To some, Pablo Escobar was a hero. "There's just as large a population in Colombia that thinks Pablo was an angel as those that feel he's a devil," said Jeff. "Their emotion around what Pablo did for them, building them houses, giving them food, schooling and healthcare for their families is just as severe as those who lost innocent loved ones to car bombs and terrorism in the streets. We decided that it was important to tell as balanced a picture as we could of that era."
Reviewers have commented on the film's skilled, thriller-like pace; it's difficult not to notice the exceptional access and candid interviews as well. In all three of these areas, Jeff Zimbalist, who writes, shoots, and edits the films, gives most of the credit to his brother Michael, a trained actor with years of experience in Central America, who, he says, shaped the story and built inroads into the communities they needed to reach. The primary filmmaking concern of both brothers appears to be, broadly stated, social justice. Which, I imagine, gives them a unique view to an activity (professional sports), where, for the most part, there is no justice.
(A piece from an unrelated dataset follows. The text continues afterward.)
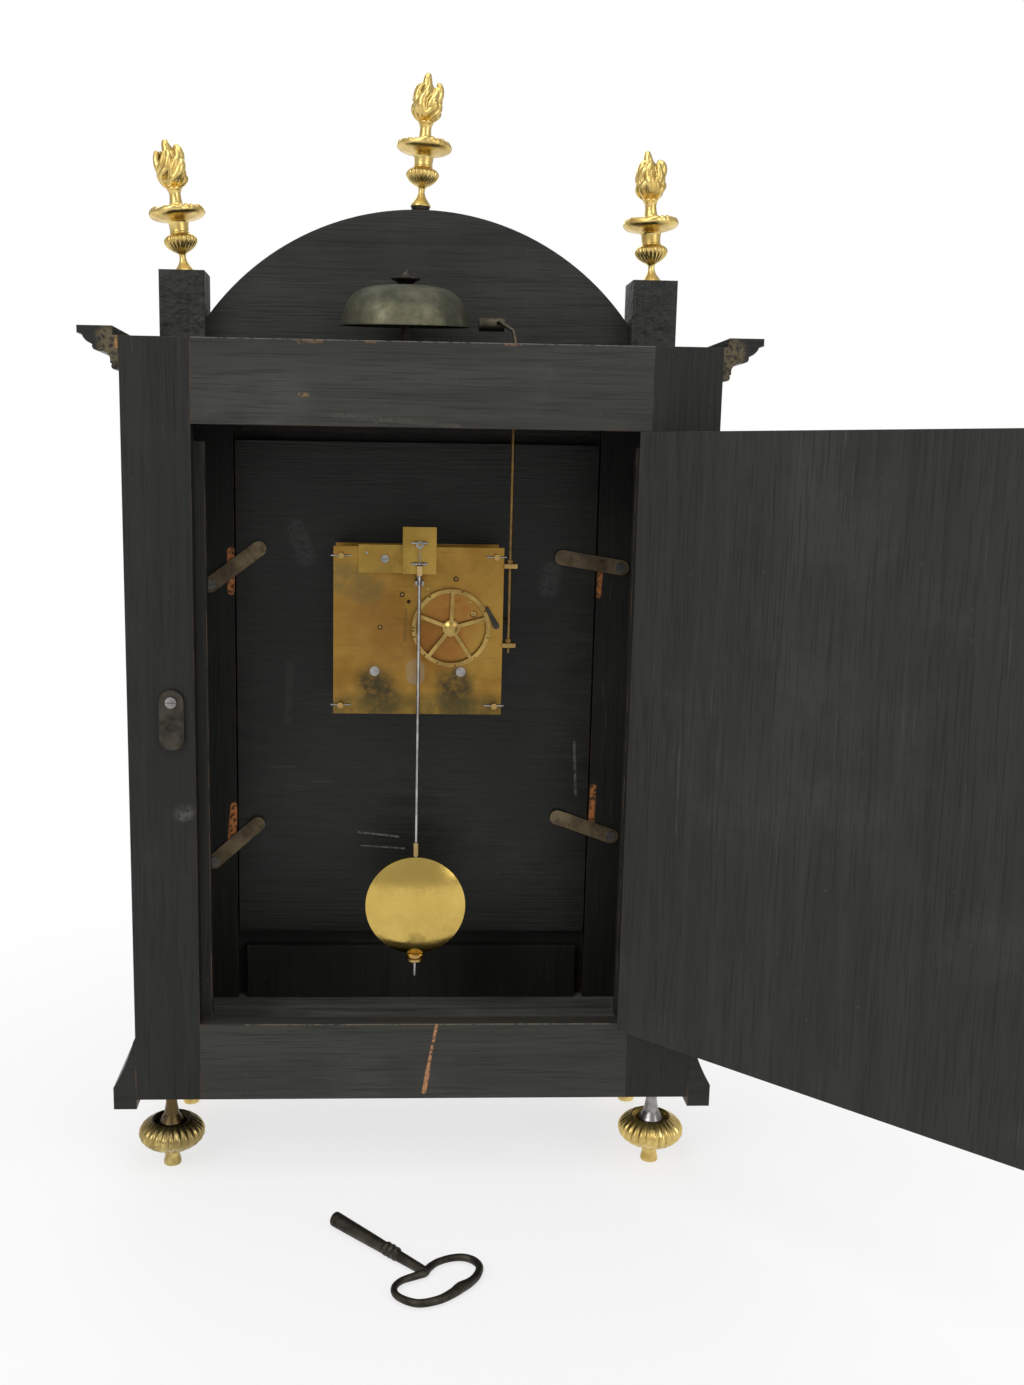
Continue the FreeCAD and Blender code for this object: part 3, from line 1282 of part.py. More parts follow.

Jeff remembers missing entire seasons of his favorite sports teams in the '90s, when he was about to enter college and taking on new interests, but the murder of Andres Escobar, after Colombia's loss to the U.S. in the World Cup caught his attention. "It calls you back to reality, and you realize, in those moments, that sports are an extension of society."
"I think that this exercise, the film, was definitely proof for us that a place where whole countries unite—and fall apart—is the playing field."